═══ Material provided ═══

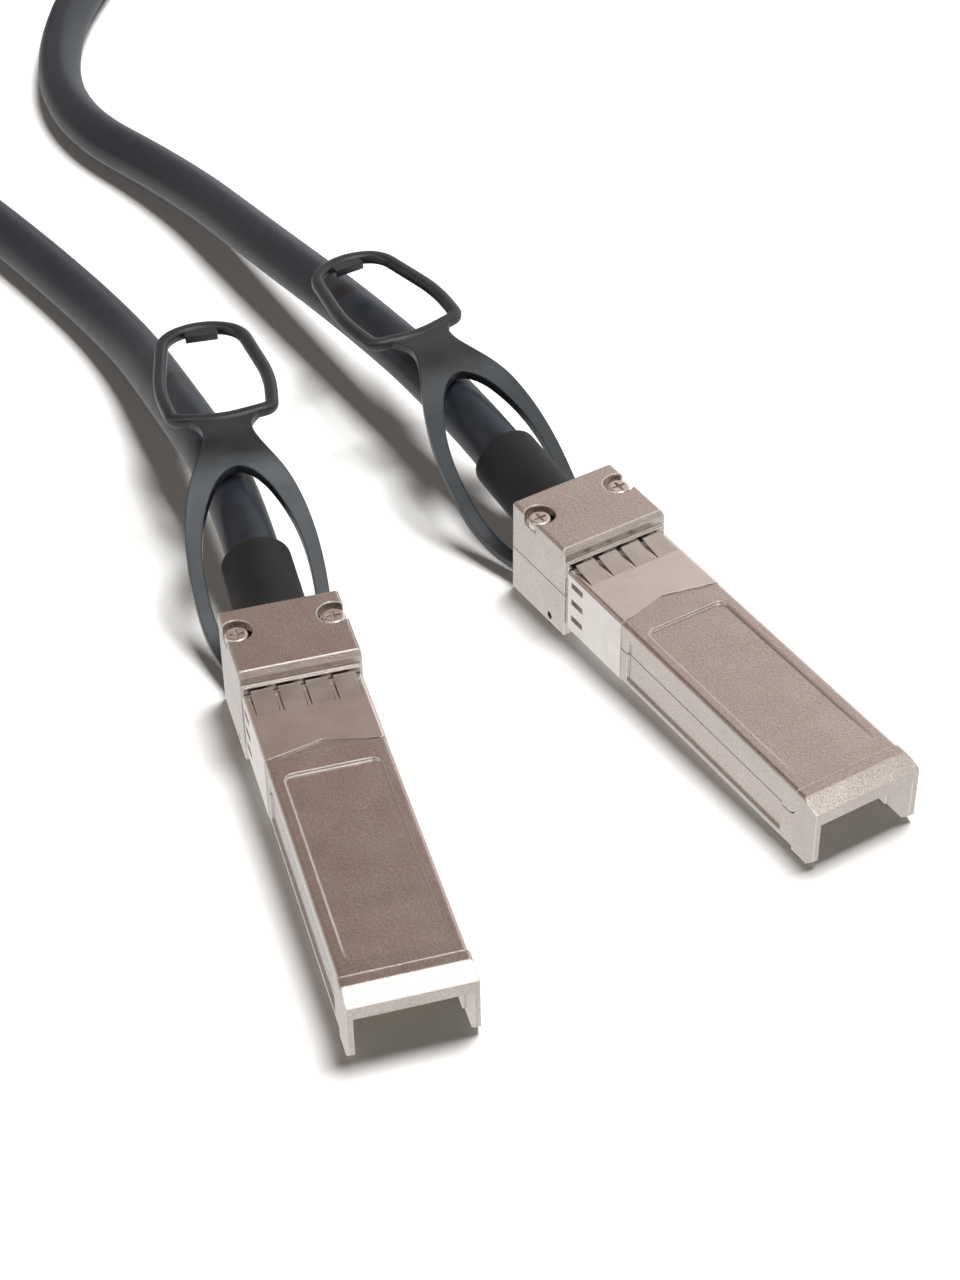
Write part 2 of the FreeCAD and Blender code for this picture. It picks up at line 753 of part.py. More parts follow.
def tab_sheet():
    """The tab's sheet in side view: level in the block, rising beside the boot, level again."""
    low, high = tab_foot_height, tab_foot_height + tab_rise
    start, end = tab_bend_start + tab_ease, tab_rise_end
    half = tab_thickness / 2
    angle = math.atan2(tab_rise, end - start)
    radius = tab_ease / math.tan(angle / 2)
    knots = [(foot_start - 1, low), (start, low), (end, high), (loop_end + 3, high)]

    def line_of(offset):
        turns = []
        for i, way in ((1, 1), (2, -1)):
            y, z = knots[i]
            reach = radius * math.tan(angle / 2)
            before = (y - reach, z) if way > 0 else (y - reach * math.cos(angle), z - reach * math.sin(angle))
            after = (y + reach * math.cos(angle), z + reach * math.sin(angle)) if way > 0 else (y + reach, z)
            centre = (before[0], before[1] + radius) if way > 0 else (after[0], after[1] - radius)
            grown = radius - way * offset
            turns.append((centre, grown, way))
        return turns

    def arc_points(turn):
        (y, z), grown, way = turn
        angles = (0, angle / 2, angle)
        if way > 0:
            return [V(-through / 2, y + grown * math.sin(a), z - grown * math.cos(a)) for a in angles]
        return [V(-through / 2, y - grown * math.sin(a), z + grown * math.cos(a))
                for a in reversed(angles)]

    def long_edges(offset):
        first, second = (arc_points(turn) for turn in line_of(offset))
        begin = V(-through / 2, knots[0][0], low + offset)
        finish = V(-through / 2, knots[3][0], high + offset)
        return [Part.LineSegment(begin, first[0]), Part.Arc(*first),
                Part.LineSegment(first[2], second[0]), Part.Arc(*second),
                Part.LineSegment(second[2], finish)], begin, finish

    top, top_begin, top_finish = long_edges(half)
    under, under_begin, under_finish = long_edges(-half)
    edges = [line.toShape() for line in top + under]
    edges.append(Part.LineSegment(top_finish, under_finish).toShape())
    edges.append(Part.LineSegment(under_begin, top_begin).toShape())
    wire = Part.Wire(Part.__sortEdges__(edges))
    return Part.Face(wire).extrude(V(through, 0, 0))


def pull_tab(sway):
    """Bent sheet cut to its plan, with the rounded rim of the finger loop and its nub."""
    strap = tab_plan(sway)
    strap.translate(V(0, 0, -through / 4))
    strap = strap.common(tab_sheet())
    level = tab_foot_height + tab_rise
    outer = loop_outline(sway)
    inner = outer.makeOffset2D(-loop_band)
    rim = Part.Face(outer).extrude(V(0, 0, loop_bead)).cut(
        Part.Face(inner).extrude(V(0, 0, loop_bead)))
    rim = rim.makeFillet(0.4 * loop_bead, rim.Edges)
    rim.translate(V(0, 0, level - loop_bead / 2))
    far = loop_end - 0.6 * loop_band
    near = loop_end - loop_band - nub_depth
    corners = [(-nub_width / 2, near), (nub_width / 2, near), (nub_width / 2, far),
               (-nub_width / 2, far)]
    points = [swayed(x, y, sway) for x, y in corners]
    nub = Part.Face(Part.makePolygon(points + points[:1])).extrude(V(0, 0, tab_thickness))
    nub.translate(V(0, 0, level - tab_thickness / 2))
    clean = Part.Face(inner).extrude(V(0, 0, through))
    clean.translate(V(0, 0, level - through / 2))
    return join([strap.cut(clean), rim, nub])


def boot_path(start):
    """Middle line of the boot and of the cable in it, and the direction in which it leaves."""
    turn = math.radians(boot_lift)
    bend = block_end + boot_straight
    radius = boot_bend_radius

    def on_bend(angle):
        return V(0, bend + radius * math.sin(angle), cable_axis + radius * (1 - math.cos(angle)))

    after = on_bend(turn)
    way = V(0, math.cos(turn), math.sin(turn))
    end = after + way * (boot_end - after.y)
    edges = [
        Part.LineSegment(V(0, start, cable_axis), on_bend(0)).toShape(),
        Part.Arc(on_bend(0), on_bend(turn / 2), after).toShape(),
        Part.LineSegment(after, end).toShape(),
    ]
    return Part.Wire(edges), end, way


def tube_along(path, radius):
    first = path.OrderedEdges[0]
    start = first.valueAt(first.FirstParameter)
    way = first.tangentAt(first.FirstParameter)
    section = Part.Wire(Part.makeCircle(radius, start, way))
    return path.makePipeShell([section], True, False)


def strain_boot():
    """Moulded boot: a flange held between the shells and a round sleeve over the cable."""
    path, end, _ = boot_path(block_inner_end - boot_flange_thickness)
    sleeve = tube_along(path, boot_radius)
    rear = edges_where(sleeve, lambda b: b.Center.distanceToPoint(end) < 1.0)
    sleeve = sleeve.makeFillet(boot_round, rear)
    inside = wide_box(2 * boot_radius, block_inner_end - boot_flange_thickness, block_inner_end,
                      -through, through)
    gap = boot_clearance
    trim = wide_box(post_gap - 2 * boot_flange_gap, block_inner_end - boot_flange_thickness,
                    block_inner_end, throat_low + gap, block_top - block_roof - gap)
    sleeve = sleeve.cut(inside).fuse(sleeve.common(inside).common(trim)).fuse(trim)
    bore = tube_along(boot_path(jacket_start)[0], cable_radius)
    return sleeve.removeSplitter().cut(bore)


def jacket_end():
    """The cable's jacket inside the block and the boot."""
    return tube_along(boot_path(jacket_start)[0], cable_radius)


def crimp_ferrule():
    start = jacket_start + ferrule_setback
    ring = Part.makeCylinder(ferrule_radius, ferrule_length, V(0, start, cable_axis),
                             V(0, 1, 0))
    core = Part.makeCylinder(cable_radius, through, V(0, start - 1, cable_axis), V(0, 1, 0))
    return ring.cut(core)


def wire_pairs():
    """Two shielded pairs: each core drops from the cable to its solder land on the card."""
    low = card_top + wire_radius
    cores = []
    for pair in (-1, 1):
        for side in (-1, 1):
            x_far = pair * pair_pitch / 2 + side * wire_pitch / 2
            x_near = pair * pair_pitch_in_jacket / 2 + side * wire_pitch / 2
            points = [V(x_near, jacket_start, cable_axis),
                      V(x_near, jacket_start - pair_straight, cable_axis),
                      V(x_far, card_end + pair_slope_end, low), V(x_far, card_end - pair_land, low)]
            path = eased_path(points)
            cores.append(tube_along(path, wire_radius))
    return Part.makeCompound(cores)


def eased_path(points):
    """Straight runs joined by tangent arcs, each as large as its two runs allow."""
    edges, last = [], points[0]
    for i in range(1, len(points) - 1):
        point = points[i]
        back, ahead = points[i - 1].sub(point), points[i + 1].sub(point)
        reach = bend_share * min(back.Length, ahead.Length)
        turn = math.pi - back.getAngle(ahead)
        radius = reach / math.tan(turn / 2)
        back.normalize()
        ahead.normalize()
        first, final = point + back * reach, point + ahead * reach
        middle_way = (back + ahead).normalize()
        middle = point + middle_way * (radius / math.cos(turn / 2) - radius)
        edges.append(Part.LineSegment(last, first).toShape())
        edges.append(Part.Arc(first, middle, final).toShape())
        last = final
    edges.append(Part.LineSegment(last, points[-1]).toShape())
    return Part.Wire(edges)


def bend_radii(points):
    radii = []
    for i in range(1, len(points) - 1):
        back, ahead = points[i - 1].sub(points[i]), points[i + 1].sub(points[i])
        turn = math.pi - back.getAngle(ahead)
        radii.append(bend_share * min(back.Length, ahead.Length) / math.tan(turn / 2))
    return radii


def paddle_card():
    card = wide_box(card_width, card_setback, card_end, card_underside, card_top)
    front = edges_where(card, lambda b: along_x(b) and b.YMax < card_setback + 0.01)
    return card.makeChamfer(card_chamfer, front)


def contact_pads():
    """Gold lands on both faces of the card's front edge."""
    pads = []
    start = card_setback + pad_setback
    for i in range(pad_count):
        x = (i - (pad_count - 1) / 2) * pad_pitch
        for low in (card_top, card_underside - pad_thickness):
            pads.append(box(x - pad_width / 2, x + pad_width / 2, start, start + pad_length, low,
                            low + pad_thickness))
    return Part.makeCompound(pads)


def card_parts():
    """Memory chip and the coupling capacitors of the receive pairs."""
    half = memory_size / 2
    middle = card_setback + memory_setback
    parts = [box(-half, half, middle - half, middle + half, card_top, card_top + memory_height)]
    front = card_setback + capacitor_setback
    for x in capacitor_places:
        parts.append(box(x - capacitor_width / 2, x + capacitor_width / 2, front,
                         front + capacitor_length, card_top, card_top + capacitor_width))
    return Part.makeCompound(parts)


def laid(shape, plug):
    """Lays a piece of a plug on the floor: tilted on its nose and block, turned and moved."""
    tilt = FreeCAD.Rotation(V(1, 0, 0), plug_tilt)
    turn = FreeCAD.Rotation(V(0, 0, 1), plug["turn"])
    place = FreeCAD.Placement(V(plug["x"], plug["y"], plug_lift), turn.multiply(tilt))
    moved = shape.copy()
    moved.Placement = place.multiply(moved.Placement)
    return moved


def laid_point(point, plug):
    return laid(Part.Vertex(point), plug).Point


def cable_run(plug, route, angle):
    """Points of a run of free cable, from a boot to the place where it enters the coil."""
    _, end, way = boot_path(jacket_start)
    outer = coil_middle_radius + (coil_columns - 1) * cable_radius
    reach = outer - coil_bite
    x = coil_x + reach * math.cos(math.radians(angle))
    y = coil_y + reach * math.sin(math.radians(angle))
    straight = [laid_point(end, plug), laid_point(end + way * cable_lead, plug)]
    return straight + [V(*p) for p in route] + [V(x, y, route[-1][2])]


def coil_outline(grow):
    """Rounded outline of the wound turns, standing on the strap, grown by the strap's wall."""
    half = coil_columns * cable_radius + grow
    low = tie_thickness - grow
    high = tie_thickness + 2 * coil_rows * cable_radius + grow
    near, far = coil_middle_radius - half, coil_middle_radius + half
    points = [V(near, 0, low), V(far, 0, low), V(far, 0, high), V(near, 0, high)]
    return Part.Face(rounded_wire(points, [coil_round + grow] * 4))


def coil_and_tie():
    """Outer form of the wound cable, and the strap that holds its turns together."""
    ring = coil_outline(0).revolve(V(0, 0, 0), V(0, 0, 1), 360)
    strap = coil_outline(tie_thickness).cut(coil_outline(0)).Faces[0]
    turn = math.degrees(tie_width / coil_middle_radius)
    tie = strap.revolve(V(0, 0, 0), V(0, 0, 1), turn)
    tie.rotate(V(0, 0, 0), V(0, 0, 1), tie_angle - turn / 2)
    for shape in (ring, tie):
        shape.translate(V(coil_x, coil_y, 0))
    return ring, tie


def plug_pieces(sway):
    lower, cover = shells()
    return {
        "lower_shell": lower,
        "cover_shell": cover,
        "emi_collar": emi_collar(),
        "cover_screws": cover_screws(),
        "latch_rocker": latch_rocker(),
        "latch_pin": latch_pin(),
        "return_springs": return_springs(),
        "pull_tab": pull_tab(sway),
        "strain_boot": strain_boot(),
        "jacket_end": jacket_end(),
        "crimp_ferrule": crimp_ferrule(),
        "wire_pairs": wire_pairs(),
        "paddle_card": paddle_card(),
        "contact_pads": contact_pads(),
        "card_parts": card_parts(),
    }


def main():
    os.makedirs("parts", exist_ok=True)
    pieces = {}
    for letter, plug in plugs.items():
        for name, shape in plug_pieces(plug["sway"]).items():
            pieces[f"{name}_{letter}"] = laid(shape, plug)
    runs = {
        "cable_run_a": cable_run(plugs["a"], route_a, coil_entry_angle),
        "cable_run_b": cable_run(plugs["b"], route_b, coil_exit_angle),
    }
    for name, points in runs.items():
        path = eased_path(points)
        tube = tube_along(path, cable_radius)
        expected = math.pi * cable_radius**2 * path.Length
        radii = ", ".join(f"{r:.0f}" for r in bend_radii(points))
        print(f"{name}: {path.Length:.1f} mm, bend radii {radii}, volume ratio "
              f"{tube.Volume / expected:.4f}")
        pieces[name] = tube
    pieces["cable_coil"], pieces["coil_tie"] = coil_and_tie()
    for name, shape in pieces.items():
        good = shape.isValid() and all(s.Volume > 0 for s in shape.Solids)
        print(f"{name}: {len(shape.Solids)} solid(s), {shape.Volume:.1f} mm3, "
              f"{'valid' if good else 'INVALID'}")
        shape.exportStep(f"parts/{name}.step")


main()
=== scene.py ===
import math

import bpy
import numpy as np
from mathutils import Matrix, Vector


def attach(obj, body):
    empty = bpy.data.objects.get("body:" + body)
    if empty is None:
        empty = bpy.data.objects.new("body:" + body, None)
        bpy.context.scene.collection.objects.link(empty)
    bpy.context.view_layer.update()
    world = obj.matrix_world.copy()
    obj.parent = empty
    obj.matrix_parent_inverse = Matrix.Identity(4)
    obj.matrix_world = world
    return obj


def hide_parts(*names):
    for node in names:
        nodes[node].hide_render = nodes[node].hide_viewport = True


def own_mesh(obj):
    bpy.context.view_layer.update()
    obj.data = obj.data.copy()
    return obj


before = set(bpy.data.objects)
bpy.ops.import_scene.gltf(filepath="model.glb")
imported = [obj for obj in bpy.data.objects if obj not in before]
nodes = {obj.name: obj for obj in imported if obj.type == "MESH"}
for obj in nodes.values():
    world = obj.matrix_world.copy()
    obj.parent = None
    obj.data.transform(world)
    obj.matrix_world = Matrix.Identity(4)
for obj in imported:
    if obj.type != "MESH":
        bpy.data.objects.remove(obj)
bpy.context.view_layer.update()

scene = bpy.context.scene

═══

--- Short problem ---
In the listing above, find the line containing "for name, points" and the line containing "for node in". Output them and every line between, exactly, and nothing else.

--- Solution below ---
    for name, points in runs.items():
        path = eased_path(points)
        tube = tube_along(path, cable_radius)
        expected = math.pi * cable_radius**2 * path.Length
        radii = ", ".join(f"{r:.0f}" for r in bend_radii(points))
        print(f"{name}: {path.Length:.1f} mm, bend radii {radii}, volume ratio "
              f"{tube.Volume / expected:.4f}")
        pieces[name] = tube
    pieces["cable_coil"], pieces["coil_tie"] = coil_and_tie()
    for name, shape in pieces.items():
        good = shape.isValid() and all(s.Volume > 0 for s in shape.Solids)
        print(f"{name}: {len(shape.Solids)} solid(s), {shape.Volume:.1f} mm3, "
              f"{'valid' if good else 'INVALID'}")
        shape.exportStep(f"parts/{name}.step")


main()
=== scene.py ===
import math

import bpy
import numpy as np
from mathutils import Matrix, Vector


def attach(obj, body):
    empty = bpy.data.objects.get("body:" + body)
    if empty is None:
        empty = bpy.data.objects.new("body:" + body, None)
        bpy.context.scene.collection.objects.link(empty)
    bpy.context.view_layer.update()
    world = obj.matrix_world.copy()
    obj.parent = empty
    obj.matrix_parent_inverse = Matrix.Identity(4)
    obj.matrix_world = world
    return obj


def hide_parts(*names):
    for node in names:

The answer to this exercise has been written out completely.